To become a parent myself gave me a whole new perspective on life. I now had the parental responsibilities. I had a little child that would rely on me for the next 20 years or so. I was responsible for caring, sharing and preparing this little boy for life.
I had to teach him what was right and what was wrong. What was good and what was bad. Love and hate. Fear and loss. I was overwhelmed at the incredible burden of responsibility. What if I got it wrong? What if I failed? Can you fail at being a father?
No amount of planning or preparation can really prepare you for the magnitude of the journey. You can’t press the pause button. You can’t change your mind. Fatherhood is an unstoppable expedition into the unknown.
Expedition isn’t a bad way to describe it. You try to plan and prepare. It involves a whole new routine that often includes sleep deprivation and fear. It’s like you enter a new world in which you’re never really sure if you are right or wrong.

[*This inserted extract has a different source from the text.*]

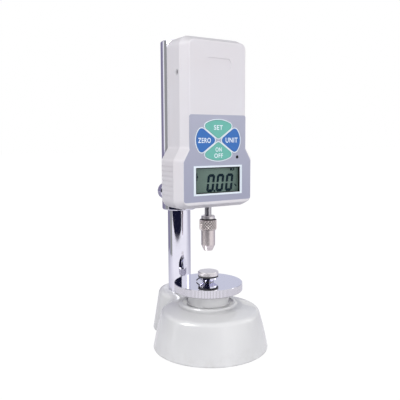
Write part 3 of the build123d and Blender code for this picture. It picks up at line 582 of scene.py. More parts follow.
@dataclass(frozen=True)
class Rubber(Finish):
    """Moulded rubber, dull and dusty."""

    rough: float = 0.72
    dusty: Colour = rgb(92, 90, 92)
    texture: float = 0.02 * MM

    def surface(self, shader: Shader) -> Sockets:
        """Works out the dust and the texture.

        Args:
            shader: The material under construction.

        Returns:
            The Principled shader's values and links by name.
        """
        dust = shader.noise(220, detail=4, rough=0.7).within(0.45, 0.8)
        return {
            "Base Color": shader.mix(dust * 0.3, self.colour, self.dusty),
            "Roughness": self.rough + dust * 0.15,
            "Normal": shader.bump(shader.noise(1600), self.texture)}


@dataclass(frozen=True)
class ClearPane(Finish):
    """A clear pane, seen mostly by its gloss."""

    alpha: float = 0.07
    index: float = 1.49
    gloss: float = 0.15

    def surface(self, shader: Shader) -> Sockets:
        """Works out the smears of fingers.

        Args:
            shader: The material under construction.

        Returns:
            The Principled shader's values and links by name.
        """
        smear = shader.noise(70, detail=3).within(0.5, 0.85)
        return {
            "Base Color": self.colour, "Roughness": 0.05 + smear * 0.08, "Alpha": self.alpha + smear * 0.02,
            "IOR": self.index, "Specular IOR Level": self.gloss}


@dataclass(frozen=True)
class Panel(Finish):
    """The reflecting back of a liquid crystal display, lighter to its middle and darkened towards its sides
    with painted shade.
    """

    # The colour at the sides, which is painted shade.
    edge: Colour = rgb(84, 104, 96)
    half_width: float = 22.0 * MM
    texture: float = 0.004 * MM

    def surface(self, shader: Shader) -> Sockets:
        """Works out the painted shade that darkens it towards the sides, and the grain.

        Args:
            shader: The material under construction.

        Returns:
            The Principled shader's values and links by name.
        """
        side = shader.axis("X")
        # Painted shade: darker towards the left and right sides of the window.
        away = (side * side).within(0.0, self.half_width ** 2)
        grain = shader.noise(5200, detail=1)
        return {
            "Base Color": shader.mix(away * 0.7 + grain * 0.12, self.colour, self.edge),
            "Roughness": 0.42 + grain * 0.1, "Normal": shader.bump(grain, self.texture, 0.5)}


@dataclass(frozen=True)
class Print(Finish):
    """A thin printed or moulded colour, with slight unevenness in its ink."""

    rough: float = 0.36
    gloss: float = 0.5
    texture: float = 0.006 * MM

    def surface(self, shader: Shader) -> Sockets:
        """Works out the uneven ink.

        Args:
            shader: The material under construction.

        Returns:
            The Principled shader's values and links by name.
        """
        ink = shader.noise(1400)
        patch = shader.noise(120).within(0.4, 0.7)
        return {
            "Base Color": shader.mix(ink * 0.25 + patch * 0.2, self.colour, shade(self.colour, 0.9)),
            "Roughness": self.rough + ink * 0.08, "Specular IOR Level": self.gloss,
            "Normal": shader.bump(ink, self.texture, 0.6)}


@dataclass(frozen=True)
class Laminate(Finish):
    """A circuit board: solder mask over copper tracks."""

    track: Colour = rgb(44, 128, 76)
    across: float = 2200.0
    upward: float = 1700.0
    thickness: float = 0.03 * MM

    def surface(self, shader: Shader) -> Sockets:
        """Works out the tracks, where two sets of lanes cross.

        Args:
            shader: The material under construction.

        Returns:
            The Principled shader's values and links by name.
        """
        lanes = (shader.axis("X") * self.across).sine() + (shader.axis("Z") * self.upward).sine()
        tracks = (lanes > 0.9) * (shader.noise(110, detail=0) > 0.5)
        return {
            "Base Color": shader.mix(tracks * 0.8, self.colour, self.track),
            "Roughness": 0.34 + tracks * 0.08, "Normal": shader.bump(tracks, self.thickness)}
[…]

I felt guilty about taking even the shortest overseas assignments, which was at odds with my instinctive desire to feather my nest financially. Money had never been a priority; of course it is a powerful enabler, but I’ve always been happy with simplicity, and the desire to accumulate great wealth has never been an ambition.
Overnight, this relaxed attitude changed into a sort of panic. As a freelancer, I had no guarantee of work from one day to the next. The vulnerability of a TV presenter cannot be underestimated. Our value can plunge overnight in the blink of a single scandal or change of a commissioner. Fashions change, and with them presenters come and go. As Piers Morgan likes to say, ‘One minute you are the cock of the walk, the next you are a feather duster.’
Most of all, I wanted to be a good role model. I admired, and still admire, both my parents. I am so proud of their achievements, and part of my own drive has been to make them equally proud. For me to succeed in life feels like success for them as parents.
Success isn’t always about impressing other people, but how can you ever define success if there is no one to congratulate you?
It wasn’t long before Marina was pregnant with our second child, Iona. Once again, we dipped into the nocturnal fog of parenthood, and once again I found myself torn by the contradiction of wanting to be a stay-at-home dad. To nurture and protect while at the same time battling my desire to build up my financial resources and work.
It was like trying to juggle too many balls. Family, friends, work, ambition and adventure. You can’t have your cake and eat it. The problem was that adventure has always been at the heart of who I am, and while instinct drove me to nest build, passion for the pursuit of adventure was driving me closer and closer to Everest, my childhood dream.